Browse through them to get an idea of the range of materials here.

Just on the homepage I see:

African Studies Thesaurus

A structured vocabulary of 12,100 English terms in the field of African studies, the African Studies Thesaurus is developed and maintained by staff at the library of the African Studies Centre Leiden. It is used for indexing and retrieving material in the library collection and is directly linked to the catalogue.

ARABTERM United Nations Multilingual Terminology Database of the Arabic Translation Service

ARABTERM is a multilingual terminology database which provides United Nations nomenclature and special terms in four of the official UN languages – Arabic, English, French and Spanish.
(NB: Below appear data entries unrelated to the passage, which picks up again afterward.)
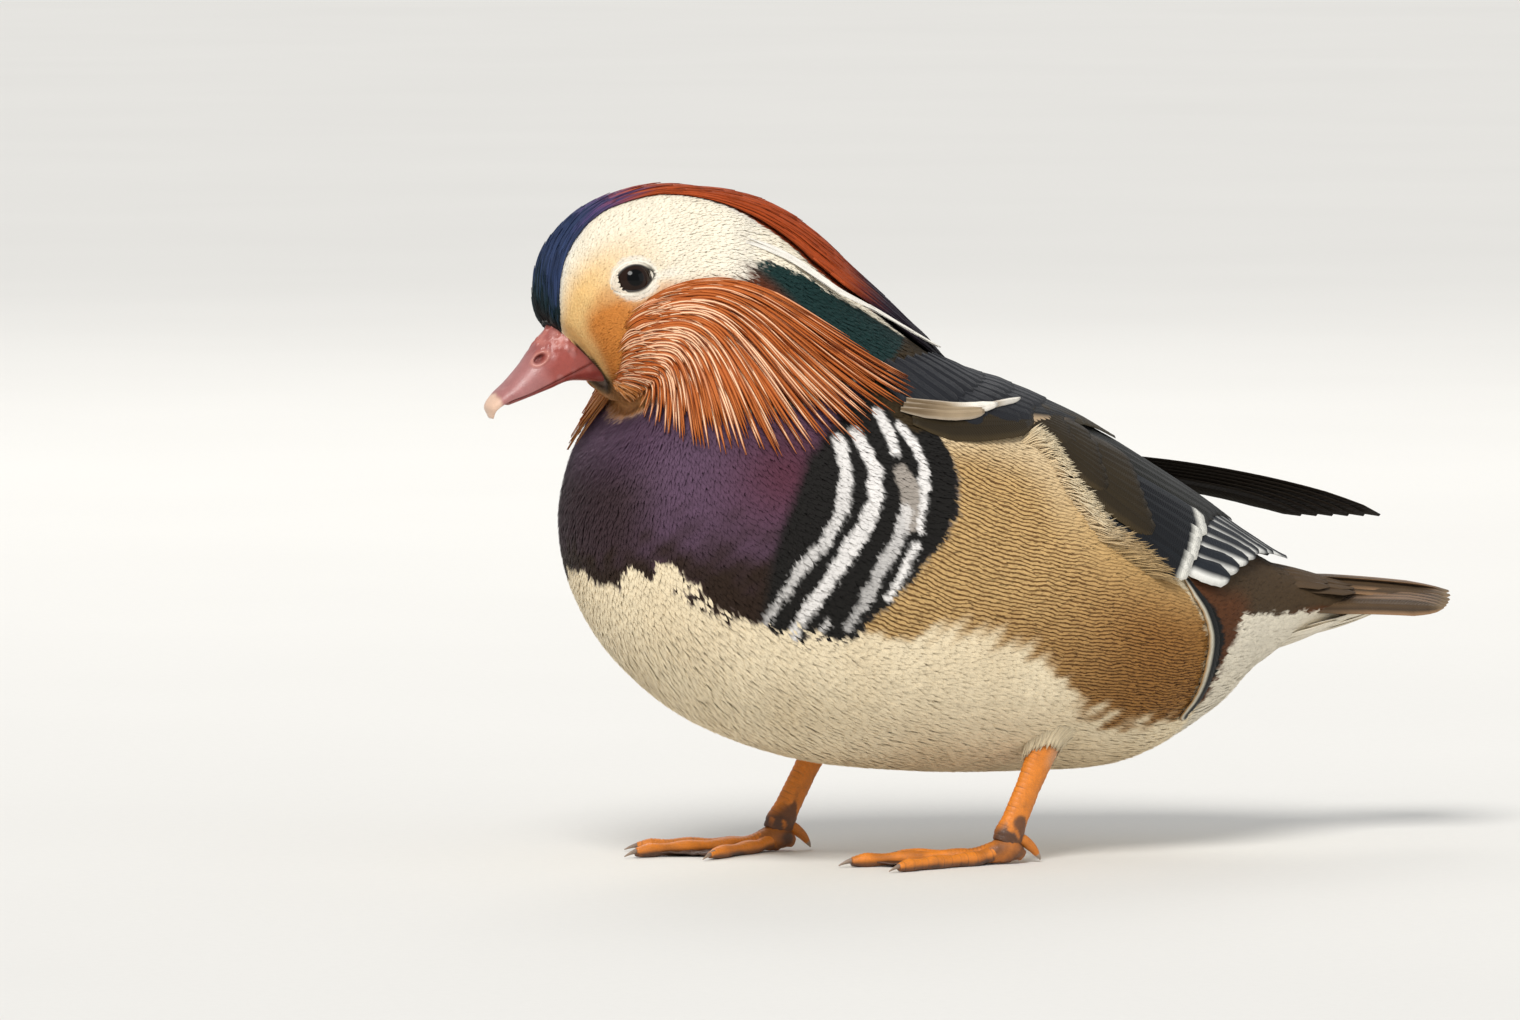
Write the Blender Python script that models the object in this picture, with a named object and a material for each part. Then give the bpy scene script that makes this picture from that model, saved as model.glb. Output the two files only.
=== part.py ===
"""Mandarin drake, standing in mid step, as a still life-size model.

The bird looks along -X and its left side is at -Y.  The floor is at z = 0 and the origin
is on it, in the middle of the model.  Lengths are in metres and angles in degrees.
"""

import math

import bmesh
import bpy
import numpy as np

# Driving sizes
GAP = 0.0003            # clearance between two nodes that meet
LAY = 0.0007            # clearance under what lies along the curved body
FLAT = .012             # faces that meet at a smaller angle, in radians, become one
LEFT = -1
RIGHT = 1

# The body is one ribbed form.  Each rib has a name, its point on the back and its point on
# the throat or belly (x, z), its half width, and how far the widest place sits above (+)
# or below (-) the middle.  A place on the body is then a rib number, which may have a
# fraction, and an angle round the rib, 0 on the back and 180 on the belly.
RIBS = (
    ("bill base", (-.1468, .1702), (-.1285, .1520), .0090, .00),
    ("lores", (-.1495, .1790), (-.1275, .1497), .0128, -.05),
    ("forehead", (-.1462, .1935), (-.1262, .1480), .0162, -.05),
    ("eyes", (-.1330, .2060), (-.1240, .1470), .0190, -.05),
    ("crown", (-.1110, .2120), (-.1215, .1460), .0215, -.10),
    ("nape", (-.0880, .2090), (-.1215, .1440), .0245, -.15),
    ("upper neck", (-.0660, .1985), (-.1270, .1380), .0300, -.20),
    ("neck", (-.0460, .1815), (-.1355, .1250), .0390, -.20),
    ("neck base", (-.0260, .1650), (-.1395, .1070), .0470, -.10),
    ("shoulders", (-.0090, .1540), (-.1355, .0860), .0530, .00),
    ("breast", (.0030, .1485), (-.1220, .0650), .0555, .00),
    ("breast bars", (.0130, .1440), (-.0985, .0460), .0565, .00),
    ("keel", (.0220, .1395), (-.0650, .0330), .0565, .00),
    ("middle", (.0320, .1340), (-.0270, .0275), .0555, .00),
    ("loins", (.0450, .1260), (.0120, .0260), .0530, .00),
    ("hips", (.0600, .1165), (.0450, .0275), .0470, .00),
    ("rump", (.0750, .1070), (.0720, .0390), .0380, .00),
    ("vent", (.0900, .0970), (.0920, .0540), .0270, .00),
    ("tail root", (.1060, .0885), (.1120, .0655), .0170, .00),
    ("tail coverts", (.1230, .0830), (.1290, .0690), .0110, .00),
)
HEAD_END = 5.0
NECK_END = 8.0
TORSO_END = 18.0
TAIL_END = 19.0

# Bill: points on the ridge and on the edge of the upper half (x, z), and the half width
BILL = (
    ((-.1520, .1650), (-.1420, .1567), .0085),
    ((-.1560, .1597), (-.1490, .1534), .0076),
    ((-.1610, .1542), (-.1560, .1502), .0068),
    ((-.1652, .1503), (-.1625, .1478), .0058),
    ((-.1679, .1466), (-.1660, .1451), .0042),
    ((-.1672, .1434), (-.1662, .1424), .0018),
)
BILL_LOWER = (
    ((-.1405, .1536), (-.1420, .1564), .0078),
    ((-.1485, .1510), (-.1490, .1531), .0069),
    ((-.1560, .1484), (-.1560, .1499), .0060),
    ((-.1612, .1465), (-.1615, .1478), .0046),
)
NOSTRIL = (-.1520, .1610)
NOSTRIL_SIZE = (.0016, .0011)

# Eyes
EYE_RIB = 3.3
EYE_ANGLE = 74.0
EYE_RADIUS = .0060
EYE_PROUD = .0019       # how far the ball stands out of the cheek
LID = .0009             # thickness of a lid
COARSE = 1.05           # a coarse ball is this much larger, so its flat faces clear
EYE_OPEN = (.0050, .0041)
EYE_SIDES = 16
EYE_RINGS = 8

# Feet: place of the joint under the shank (x, y), the way that the middle toe points, in
# degrees from straight ahead towards the other foot, and the shank from its top downwards
FEET = {
    LEFT: ((-.0060, -.0355), 10.0, (.0125, -.0335, .0450)),
    RIGHT: ((-.0550, .0320), 4.0, (-.0330, .0310, .0480)),
}
SHANK = (.0043, .0031)  # half depth and half width of the shank
TOES = (                # angle from the middle toe, length, half width
    (-26.0, .0440, .0023),
    (0.0, .0500, .0025),
    (28.0, .0370, .0022),
)
CLAW = .0065

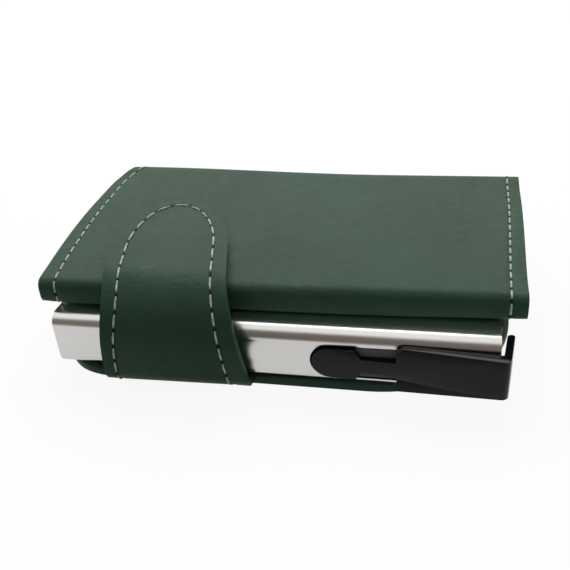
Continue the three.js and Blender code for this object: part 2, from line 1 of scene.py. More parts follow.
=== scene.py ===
# %% [markdown]
# # An aluminium card wallet
# A drawn aluminium case holds the cards, and a trigger at its side pushes them out in steps. A wrap of
# soft leather goes round it: back panel, spine and padded cover, with a strap that closes it. The
# construction comes in as a frame of solids at their real size. This lesson dresses it: the leather is
# cut flat, stitched and bent as it is in a workshop, and the metal and plastic get their fine edges.

# %% Load the frame
import json
import math

import bpy
import numpy as np
from mathutils import Matrix, Vector, noise

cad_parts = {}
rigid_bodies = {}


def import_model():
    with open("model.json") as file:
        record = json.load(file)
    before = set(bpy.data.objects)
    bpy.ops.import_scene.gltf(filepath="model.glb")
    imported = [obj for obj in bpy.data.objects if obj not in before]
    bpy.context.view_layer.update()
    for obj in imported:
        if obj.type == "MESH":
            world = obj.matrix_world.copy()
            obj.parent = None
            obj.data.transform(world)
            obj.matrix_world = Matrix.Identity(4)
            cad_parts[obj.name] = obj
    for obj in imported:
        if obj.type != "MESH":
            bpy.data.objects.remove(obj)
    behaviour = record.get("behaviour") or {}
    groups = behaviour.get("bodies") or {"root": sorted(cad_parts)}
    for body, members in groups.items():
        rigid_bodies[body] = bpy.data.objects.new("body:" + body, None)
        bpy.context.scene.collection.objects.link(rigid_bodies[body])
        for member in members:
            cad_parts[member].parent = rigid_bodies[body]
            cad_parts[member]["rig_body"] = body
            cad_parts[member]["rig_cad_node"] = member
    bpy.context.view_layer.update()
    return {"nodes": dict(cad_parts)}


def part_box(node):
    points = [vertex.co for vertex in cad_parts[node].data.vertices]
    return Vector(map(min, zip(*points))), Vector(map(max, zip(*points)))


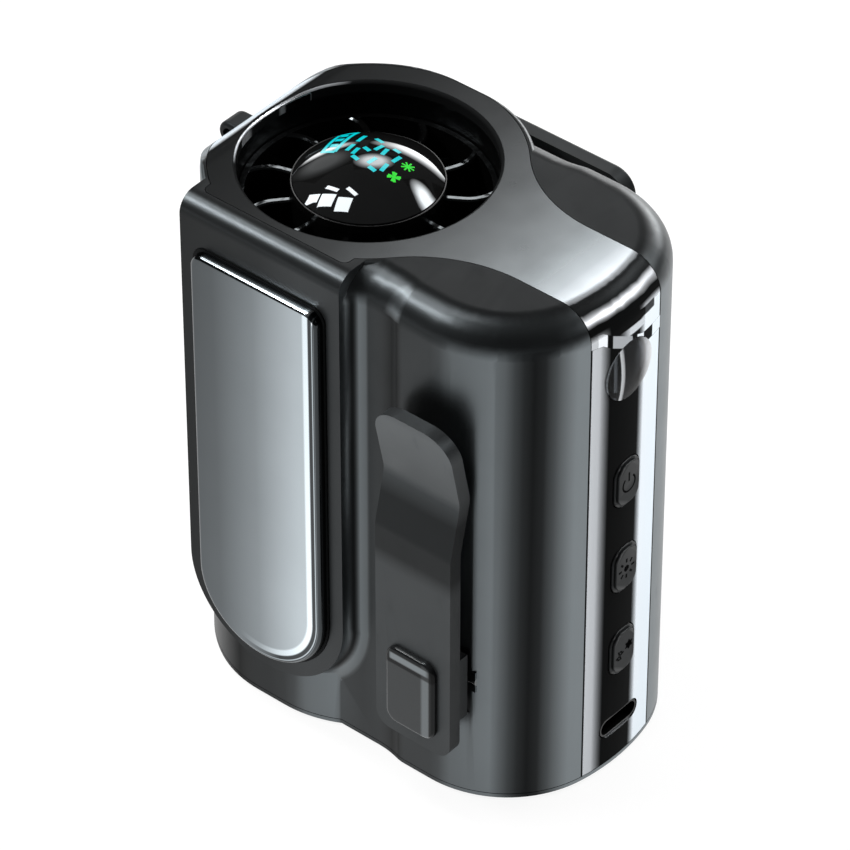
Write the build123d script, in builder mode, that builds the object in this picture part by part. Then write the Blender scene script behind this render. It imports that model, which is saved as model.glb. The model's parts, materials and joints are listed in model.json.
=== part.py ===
from build123d import *
from math import asin, cos, radians, sin, sqrt
import os

os.makedirs("parts", exist_ok=True)

# A clip-on cooler: a fan lobe with a cooling plate, joined to a battery lobe with a torch,
# three buttons and a charging port. Millimetres. The origin is the fan axis at the base,
# +X points to the buttons, -Y to the cooling plate, +Z up.

# Housing
height = 92.5
wall = 1.8
deck_depth = 3.6
seam_gap = 0.12
fit_gap = 0.2
base_thickness = 1.2
base_lip = 1.4
base_bevel = 0.5

# Fan lobe, a round that is a little flattened front and back
fan_lobe_radius = 25.4
fan_lobe_half_depth = 24.6
fan_lobe_blend = 20.0
fan_lobe_top_round = 0.9
end_x = -24.9
end_roll = 7.5

# Battery lobe
lobe_half_depth = 22.9
lobe_inner_x = 20.0
lobe_inner_round = 6.0
lobe_corner_round = 18.87
strip_bow_radius = 37.3
strip_x = 50.6
lobe_top_round = 5.5
neck_half_depth = 22.1
neck_blend = 15.0

# Glossy centre band: round panel over the fan, strip over the battery lobe and down its end
panel_radius = 24.3
panel_front = 21.75
panel_front_half = 14.1
panel_corner = 1.2
panel_blend = 23.9
band_thickness = 2.0
panel_depth = 4.4
strip_half = 8.15
strip_thickness = 2.4

# Raised pod under the cooling plate
pod_half = 15.7
pod_face = 25.2
pod_bottom = 7.7
pod_top_round = 3.2
pod_wall = 1.8

# Cooling plate
plate_half = 12.6
plate_drop = 8.0
plate_face = 26.9
plate_recess = 0.5
plate_margin = 0.5
plate_corner = 2.4
plate_round = 0.8

# Thermoelectric module and heat sink behind the plate
module_width = 20.0
module_height = 30.0
module_thickness = 3.0
pad_thickness = 0.5
sink_width = 24.0
sink_height = 36.0
sink_base = 2.0
sink_fin_length = 15.0
sink_fin_thickness = 0.8
sink_fin_count = 9
sink_headroom = 1.0

# Fan opening, duct and guard
opening_radius = 20.0
opening_round = 0.6
duct_wall = 1.2
duct_length = 29.5
duct_flange = 1.4
guard_drop = 4.9
guard_height = 11.6
guard_floor = 1.2
guard_hub_radius = 11.9
guard_hub_wall = 1.2
guard_ring = 0.9
guard_vane_count = 11
guard_vane_drop = 1.0
guard_vane_height = 7.0
guard_vane_thickness = 1.1
guard_vane_straight = 2.6
guard_vane_hook = 9.5
guard_vane_bevel = 0.25

# Display dome over the hub
dome_radius = 11.55
dome_rise = 3.4
dome_wall = 1.2
dome_ring_width = 0.3
dome_ring_height = 1.3
ledge_width = 1.0
ledge_height = 0.6
display_width = 12.6
display_depth = 8.6
display_thickness = 1.3
board_thickness = 1.0

# Motor and impeller
motor_radius = 8.5
motor_length = 8.0
motor_wall = 1.1
stator_thickness = 1.9
rotor_radius = 4.7
shaft_radius = 1.0
running_gap = 0.05
bearing_radius = 2.5
impeller_gap = 1.0
impeller_height = 9.5
impeller_hub_radius = 9.4
impeller_hub_wall = 1.2
impeller_tip_gap = 0.7
blade_count = 9
blade_thickness = 0.9
blade_root_lean = 38.0
blade_tip_lean = 58.0

# Batteries
cell_radius = 9.1
cell_gap = 0.7
cell_x = 31.3
cell_bottom = 8.0
cell_drop = 19.5
tab_thickness = 0.3
tab_width = 6.0
holder_plate = 2.0
holder_post_radius = 1.6
holder_post_offset = 7.4

# Main board
board_x = 42.0
board_half = 14.0
board_bottom = 5.0
board_drop = 6.5
post_radius = 1.6
post_y = 6.2
post_low = 15.0
post_drop = 24.5

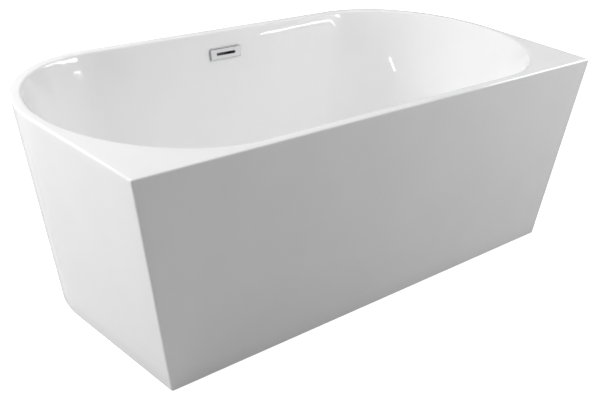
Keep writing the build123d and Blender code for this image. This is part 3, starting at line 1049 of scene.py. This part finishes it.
white.inputs["Color"].default_value = (1, 1, 1, 1)
tree.links.new(ray.outputs["Is Camera Ray"], choose.inputs["Fac"])
tree.links.new(background.outputs["Background"], choose.inputs[1])
tree.links.new(white.outputs["Background"], choose.inputs[2])
tree.links.new(choose.outputs["Shader"], tree.nodes["World Output"].inputs["Surface"])


TUB_MIDDLE = (0.0, 0.0, 0.285)


def softbox(name, aim, azimuth, elevation, distance, size, brightness, reflections=True):
    """A rectangular light aimed at a point, for reflections or for shading only.

    Azimuth 0 is in front of the wall side and 90 is beyond the +X end.
    """
    light = bpy.data.lights.new(name, "AREA")
    light.shape = "RECTANGLE"
    light.size, light.size_y = size
    light.energy = brightness * pi * size[0] * size[1]
    lamp = bpy.data.objects.new(name, light)
    a, e = radians(azimuth), radians(elevation)
    away = Vector((sin(a) * cos(e), -cos(a) * cos(e), sin(e)))
    lamp.location = Vector(aim) + away * distance
    lamp.rotation_euler = away.to_track_quat("Z", "Y").to_euler()
    lamp.visible_camera = False
    lamp.visible_glossy = reflections
    lamp.visible_diffuse = not reflections
    bpy.context.scene.collection.objects.link(lamp)


SHADING_DISTANCE = 3.2
SHADING_SIZE = (2.4, 2.4)
# Broad boxes that shade the bathtub: name, azimuth, elevation, brightness.
SHADING = (
    ("back_left_high", -135, 50, 3.3),
    ("back_left_low", -135, 22, 2.46),
    ("left_low", -90, 22, 1.76),
    ("right_front_high", 45, 50, 2.07),
    ("right_front_low", 45, 22, 1.17),
    ("right_low", 90, 22, 1.62),
    ("front_left_low", -45, 22, 0.07),
    ("overhead", 0, 90, 0.44),
)
for name, azimuth, elevation, brightness in SHADING:
    softbox(
        name, TUB_MIDDLE, azimuth, elevation, SHADING_DISTANCE, SHADING_SIZE, brightness, False
    )

# Boxes that only show in the gloss: name, the point each is aimed at, azimuth, elevation,
# distance, size, brightness.
HIGHLIGHTS = (
    ("window", TUB_MIDDLE, 59, 10, 8.0, (7.8, 2.8), 0.82),
    ("edge_box", (0.65, -0.385, 0.565), 78, 20.5, 2.6, (1.6, 0.4), 9.0),
    ("right_edge_box", (0.65, -0.385, 0.565), 88, 33, 2.6, (1.3, 0.8), 10.0),
    ("corner_strip", (-0.72, 0.25, 0.555), 56, 11.7, 4.0, (0.84, 0.14), 12.0),
    ("left_end_box", (-0.85, -0.1, 0.57), 172, 37, 3.0, (0.8, 0.6), 6.0),
    ("strip_lamp", (-0.508, 0.347, 0.526), 50.5, 7.9, 4.84, (0.6, 0.025), 20.0),
    ("flash", (0.646, 0.229, 0.406), -39, 29.5, 3.0, (0.5, 0.02), 20.0),
)
for row in HIGHLIGHTS:
    softbox(*row)

camera_azimuth = -45.57
camera_elevation = 25.12
camera_roll = 5.51
camera_distance = 3.0157
camera_aim = Vector((0.0332, 0, 0.1392))
camera = bpy.data.cameras.new("camera")
camera.lens = 60.42
camera.sensor_width = 36.0
camera.clip_end = 100
eye = bpy.data.objects.new("camera", camera)
a, e = radians(camera_azimuth), radians(camera_elevation)
back = Vector((sin(a) * cos(e), -cos(a) * cos(e), sin(e)))
right = Vector((0, 0, 1)).cross(back).normalized()
turn = Matrix((right, back.cross(right), back)).transposed().to_4x4()
roll = Matrix.Rotation(radians(camera_roll), 4, "Z")
eye.matrix_world = Matrix.Translation(camera_aim + back * camera_distance) @ turn @ roll
bpy.context.scene.collection.objects.link(eye)
bpy.context.scene.camera = eye
bpy.context.scene.view_settings.view_transform = "Standard"
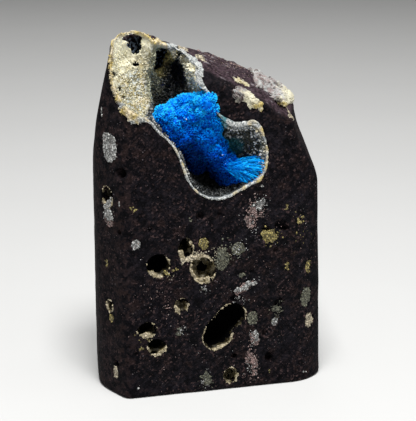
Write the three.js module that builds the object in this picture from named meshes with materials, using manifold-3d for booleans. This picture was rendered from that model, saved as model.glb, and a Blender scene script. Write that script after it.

The database is mainly intended for use by the language and editorial staff of the United Nations to ensure consistent translation of common terms and phrases used within the Organization.

Biological Entities

This ontology manages reference data about biological species needed for fisheries fact sheets and statistical information, among other resources. Species items are organized and maintained in the Aquatic Science and Fisheries Information System (ASFIS) and currently includes nearly 11.000 species items related to Fisheries and Aquaculture.

CABI thesaurus

The CAB Thesaurus is the essential search tool for all users of the CAB ABSTRACTS™ and Global Health databases and related products. The CAB Thesaurus is not only an invaluable aid for database users but it has many potential uses by individuals and organizations indexing their own information resources for both internal use and on the Internet..

No slight intended towards any vocabulary I didn’t mention. Just a random listing from the homepage.

Why rebuild when you can re-use? (And map.)

FEMA Acronyms, Abbreviations and Terms

Wednesday, October 17th, 2012

FEMA Acronyms, Abbreviations and Terms (PDF)

From the webpage:

The FAAT List is a handy reference for the myriad of acronyms and abbreviations used within the federal government, emergency management and first response communities. This year’s new edition, which continues to reflect the evolving U.S. Department of Homeland Security, contains an approximately 50 percent increase in the number of entries and definitions bringing the total to over 6,200 acronyms, abbreviations and terms. Some items listed are obsolete, but they are included because they may still appear in publications and correspondence. Obsolete items can be found at the end of this document.

This may be handy for reading FEMA or related government documents.

Hasn’t been updated since 2009.

If you know of a more recent resource, please give a shout.

Thesauri (Vocabularies – TemaTres)

Saturday, August 18th, 2012

Thesauri (Vocabularies – TemaTres)

The TemaTres vocabulary server is important but even more so is its collection of one hundred and fifty vocabularies.

Send a note if you export your vocabulary to a topic map. Interested in examples of mappings between vocabularies.